NINGUÉM DUVIDA da fidelidade da Arábia Saudita aos Estados Unidos, movida a interesses comuns. O veterano repórter americano Seymour Hersh contou há pouco tempo, na revista "New Yorker", que os cofres generosos do reino andam financiando grupos separatistas do Irã, numa operação encoberta por procuração de Washington.
Na Arábia Saudita as petrolíferas americanas não entram, e a estatal Aramco tem o monopólio da produção. Por essa e outras, lembra discretamente o "Wall Street Journal" em reportagem sobre as nacionalizações de Hugo Chávez no setor energético, as grandes companhias do petróleo vão continuar na Venezuela, onde, ainda que como sócias minoritárias, se manterão no ramo e faturando.

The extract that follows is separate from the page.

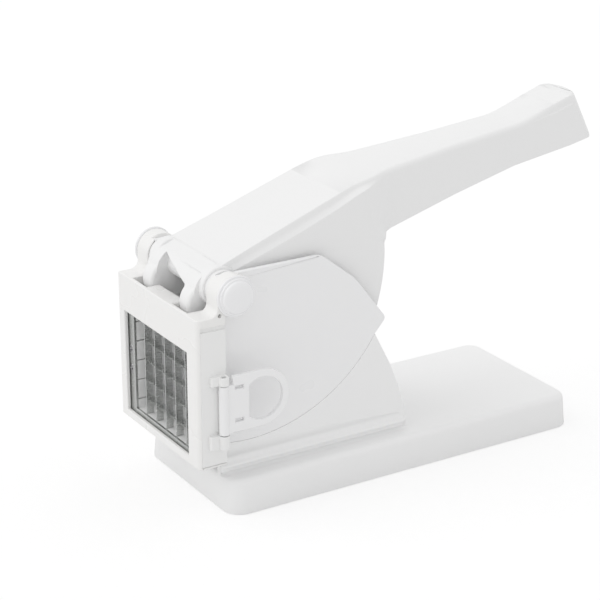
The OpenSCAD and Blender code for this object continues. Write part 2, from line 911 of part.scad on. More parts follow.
// The opening that the potato passes, through a plate from y0 to y1
module cassette_window(y0, y1) {
    box([-plate_inside, y0 - eps, chamber_mouth], [plate_inside, y1 + eps, window_top]);
}

module at_retainer_screws() {
    for (p = retainer_screw_places)
        translate([p.x, cassette_front, p.y])
            rotate([-90, 0, 0])
                children();
}

module at_panel_screws() {
    for (p = panel_screw_places)
        translate([plate_inside, p.x, p.y])
            rotate([0, 90, 0])
                children();
}

module blade_frame() {
    play = 0.04;
    half = blade_thickness / 2 + play;
    side = plate_inside + blade_seat_side + play;
    low = chamber_mouth - blade_seat_low - play;
    high = window_top + blade_seat_high + play;
    color("whitesmoke")
        difference() {
            box([cassette_left, blade_layer, cassette_low], [panel_inner, cassette_rear, cassette_high]);
            cassette_window(blade_layer, cassette_rear);
            for (i = [-half_columns : half_columns])
                box([i * blade_pitch - half, blade_layer - eps, low],
                    [i * blade_pitch + half, blade_layer + blade_depth + play, high]);
            for (j = [-half_rows : half_rows])
                box([-side, blade_layer - eps, blade_middle + j * blade_pitch - half],
                    [side, second_layer + blade_depth + play, blade_middle + j * blade_pitch + half]);
            at_retainer_screws()
                cylinder(d = screw_diameter + 2 * seat, h = retainer_screw_length + gap);
            at_panel_screws()
                screw_hole(panel_screw_length);
        }
}

// A blade strip along Z, its back at y = 0 and its ground edge towards +Y
module strip(length) {
    t = blade_thickness / 2;
    shoulder = blade_depth - 1.2;
    linear_extrude(length)
        polygon([[-t, 0], [t, 0], [t, shoulder], [t / 6, blade_depth], [-t / 6, blade_depth],
            [-t, shoulder]]);
}

module vertical_blades() {
    color("silver")
        for (i = [-half_columns : half_columns])
            translate([i * blade_pitch, blade_layer, chamber_mouth - blade_seat_low])
                strip(window_top - chamber_mouth + blade_seat_low + blade_seat_high);
}

module horizontal_blades() {
    color("silver")
        for (j = [-half_rows : half_rows])
            translate([-plate_inside - blade_seat_side, second_layer, blade_middle + j * blade_pitch])
                rotate([0, 90, 0])
                    strip(2 * (plate_inside + blade_seat_side));
}

module blade_retainer() {
    color("silver")
        difference() {
            box([cassette_left, cassette_front, cassette_low], [panel_inner, blade_layer, cassette_high]);
            cassette_window(cassette_front, blade_layer);
            at_retainer_screws()
                screw_hole(retainer_thickness + eps);
        }
}

module retainer_screws() {
    color("silver")
        at_retainer_screws()
            screw(retainer_screw_length);
}

// ---------- end panel and pull ring ----------

hinge = [frame_half_width + ring_barrel / 2 + 0.35, frame_front + 14];
ring_centre = [hinge.y + ring_radius + 7.3, ring_height + 2.6];
ring_hole_depth = 8.7;
slit_rise = 9.7;
lug_gap = 0.3;
lug_radius = ring_barrel / 2 + 0.2;
upper_lug = 5;
lower_lug = 8;
barrel_low = ring_height - ring_barrel_length / 2;
barrel_high = ring_height + ring_barrel_length / 2;
pin_low = barrel_low - lug_gap - lower_lug + 1;
ring_pin_length = ring_barrel_length + 2 * lug_gap + lower_lug + upper_lug - 2;

module lug(low, high, nose) {
    translate([hinge.x, hinge.y, low])
        cylinder(r = lug_radius, h = high - low);
    box([frame_half_width - touch, hinge.y - nose, low], [hinge.x, hinge.y + lug_radius, high]);
}

module end_panel() {
    front = panel_pocket_front + slot_play;
    step = 1.2;
    color("white")
        difference() {
            union() {
                box([panel_inner, front, panel_bottom], [frame_half_width - step, frame_rear, panel_top]);
                box([panel_inner, front, panel_bottom], [frame_half_width, frame_rear, panel_top - 2]);
                lug(barrel_high + lug_gap, barrel_high + lug_gap + upper_lug, 7);
                lug(barrel_low - lug_gap - lower_lug, barrel_low - lug_gap, 8);
            }
            translate([hinge.x, hinge.y, pin_low])
                cylinder(d = ring_pin_diameter + 2 * shaft_fit, h = ring_pin_length + 2);
            at_panel_screws()
                cylinder(d = screw_diameter + 2 * seat, h = panel_screw_length + seat);
        }
}

module panel_screws() {
    color("silver")
        at_panel_screws()
            screw(panel_screw_length);
}

module ring_pin() {
    color("silver")
        translate([hinge.x, hinge.y, pin_low])
            cylinder(d = ring_pin_diameter, h = ring_pin_length);
}

module pull_ring() {
    outer = hinge.x + ring_barrel;
    inner = hinge.x - ring_barrel;
    web_start = hinge.y + lug_radius + 2;
    web_end = ring_centre.x - ring_hole_depth;
    slit = [web_start + 1.5, web_end - 3.5];
    color("white")
        difference() {
            union() {
                across(hinge.x - ring_thickness / 2, hinge.x + ring_thickness / 2)
                    polygon(concat(
                        [[hinge.y, barrel_high], [hinge.y, barrel_low]],
                        [[web_start, barrel_low], [web_start, ring_centre.y - ring_radius]],
                        arc(ring_centre, ring_radius, -90, 90, 32),
                        [[web_start, ring_centre.y + ring_radius], [web_start, barrel_high]]));
                translate([hinge.x, hinge.y, barrel_low])
                    cylinder(d = ring_barrel, h = ring_barrel_length);
            }
            intersection() {
                rod(ring_centre, ring_radius - ring_rim, inner, outer);
                box([inner, web_end, 0], [outer, ring_centre.x + ring_radius, 2 * ring_height]);
            }
            for (z = [-slit_rise, slit_rise])
                box([inner, slit[0], ring_centre.y + z - 1], [outer, slit[1], ring_centre.y + z + 1]);
            translate([hinge.x, hinge.y, barrel_low - eps])
                cylinder(d = ring_pin_diameter + 2 * ring_play, h = ring_barrel_length + 2 * eps);
        }
}

base_shell();
base_plate();
base_pads();
base_screws();
pedestal();
pedestal_screws();
chamber_floor();
left_side_plate();
right_side_plate();
front_frame();
frame_screws();
pivot_shaft();
left_cap();
right_cap();
lever_shell();
handle_cover();
handle_screws();
pusher_plate();
pusher_screws();
blade_frame();
vertical_blades();
horizontal_blades();
blade_retainer();
retainer_screws();
end_panel();
panel_screws();
ring_pin();
pull_ring();
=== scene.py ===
import json
import math

import bmesh
import bpy
from mathutils import Matrix, Vector


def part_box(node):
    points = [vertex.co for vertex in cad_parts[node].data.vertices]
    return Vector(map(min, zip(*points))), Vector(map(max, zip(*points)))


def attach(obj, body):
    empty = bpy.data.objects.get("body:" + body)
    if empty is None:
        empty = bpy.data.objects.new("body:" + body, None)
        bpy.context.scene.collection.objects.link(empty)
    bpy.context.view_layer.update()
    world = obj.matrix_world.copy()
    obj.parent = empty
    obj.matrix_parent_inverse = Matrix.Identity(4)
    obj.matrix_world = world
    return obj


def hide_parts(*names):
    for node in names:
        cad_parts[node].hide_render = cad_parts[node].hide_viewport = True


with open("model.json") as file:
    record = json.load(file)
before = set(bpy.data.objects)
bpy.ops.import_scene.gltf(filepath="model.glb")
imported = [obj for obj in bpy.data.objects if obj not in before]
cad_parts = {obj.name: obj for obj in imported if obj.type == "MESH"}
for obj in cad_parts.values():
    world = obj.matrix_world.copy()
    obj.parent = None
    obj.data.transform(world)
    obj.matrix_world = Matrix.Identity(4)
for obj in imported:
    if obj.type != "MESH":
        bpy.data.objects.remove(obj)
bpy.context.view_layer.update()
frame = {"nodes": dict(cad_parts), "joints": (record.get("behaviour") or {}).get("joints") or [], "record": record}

MM = 0.001
joints = {joint["name"]: joint for joint in frame["joints"]}
pivot = Vector(joints["lever_swing"]["pos_m"])


# ---------------------------------------------------------------------------------------------
# Base
# The foot of the cutter is one hollow moulding in glossy white plastic, drafted so that it leaves
# its tool, with upright corners and a generous rounding round its top edge.

base_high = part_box("base_shell")[1]
base_draft = 1.5 * MM
base_corner, least_corner = 11 * MM, 1 * MM
base_edge, base_edge_steps = 4 * MM, 8
base_wall = 3 * MM
base_foot_edge, base_foot_step = 0.6 * MM, 0.2 * MM


def moulded_plastic(name, colour, roughness=0.3, grain=1.0):
    """Glossy injection-moulded plastic: faint clouds in its colour and gloss, and a fine moulded skin."""
    material = bpy.data.materials.new(name)
    material.use_nodes = True
    nodes, links = material.node_tree.nodes, material.node_tree.links
    shader = nodes["Principled BSDF"]
    shader.inputs["IOR"].default_value = 1.49
    place = nodes.new("ShaderNodeTexCoord")

    clouds = nodes.new("ShaderNodeTexNoise")
    clouds.inputs["Scale"].default_value = 26
    clouds.inputs["Detail"].default_value = 3
    links.new(place.outputs["Object"], clouds.inputs["Vector"])
    tint = nodes.new("ShaderNodeValToRGB")
    tint.color_ramp.interpolation = "EASE"
    tint.color_ramp.elements[0].position = 0.2
    tint.color_ramp.elements[0].color = (*[c * 0.995 for c in colour], 1)
    tint.color_ramp.elements[1].position = 0.8
    tint.color_ramp.elements[1].color = (*colour, 1)
    links.new(clouds.outputs["Fac"], tint.inputs["Fac"])
    links.new(tint.outputs["Color"], shader.inputs["Base Color"])

    gloss = nodes.new("ShaderNodeMapRange")
    gloss.interpolation_type = "SMOOTHSTEP"
    gloss.inputs["From Min"].default_value = 0.2
    gloss.inputs["From Max"].default_value = 0.8
    gloss.inputs["To Min"].default_value = roughness - 0.01
    gloss.inputs["To Max"].default_value = roughness + 0.02
    links.new(clouds.outputs["Fac"], gloss.inputs["Value"])
    links.new(gloss.outputs["Result"], shader.inputs["Roughness"])

    skin = nodes.new("ShaderNodeTexNoise")
    skin.inputs["Scale"].default_value = 1400
    skin.inputs["Detail"].default_value = 2
    links.new(place.outputs["Object"], skin.inputs["Vector"])
    bump = nodes.new("ShaderNodeBump")
    bump.inputs["Strength"].default_value = 0.05 * grain
    bump.inputs["Distance"].default_value = 0.05 * MM
    links.new(skin.outputs["Fac"], bump.inputs["Height"])
    links.new(bump.outputs["Normal"], shader.inputs["Normal"])
    return material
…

O México, em geral, não é tido como dado a desvarios econômicos. Pelo contrário, seu pragmatismo comercial recolhe elogios. Lá também a exploração petrolífera é monopólio da estatal Pemex, já há algumas décadas. Tal como a PDVSA venezuelana, a Pemex sustenta o Estado mexicano, anda enfrentando dificuldades (com poços esgotados) e tem sido acusada de ineficiência pelos defensores da abertura do mercado.
O México tem uma carga tributária muito baixa, em torno de 12% do PIB. Isso costuma ser citado como grande coisa. Lá é considerado um agravante do problema econômico pelo presidente Felipe Calderón, que tomou posse em dezembro. Calderón, um conservador, tem falado em aumentar a arrecadação e acabar com monopólios privados, que dominam da telefonia às tortilhas.
O peruano Alan García decretou moratória em seu primeiro governo, nos anos 1980, mas foi saudado com alívio quando derrotou, no ano passado, o ultranacionalista Ollanta Humala, candidato a fazer dobradinha com Chávez. García andou em peregrinação por Washington para conseguir a aprovação do Tratado de Livre Comércio assinado entre o governo Bush e seu antecessor, Alejandro Toledo.
Como fez Chávez no início do ano, García obteve na semana passada superpoderes do Congresso para legislar por 60 dias, sobre segurança e narcotráfico. Diferentemente do boliviano Evo Morales, García não quer conversa com os cocaleiros. Prometeu mão dura contra eles, assim como faz o colega colombiano Álvaro Uribe, que há anos gasta milhões do Plano Colômbia com a fumigação das plantações de folha de coca -é verdade, com resultados sofríveis.
Algumas políticas provocam censura e espanto; outras, idênticas ou quase, são tratadas como fatos da vida, produtos de circunstâncias particulares, mesmo que combinadas com autoritarismo. Depende de quem elas beneficiam. Historicamente, a coerência é fraca diante da conveniência.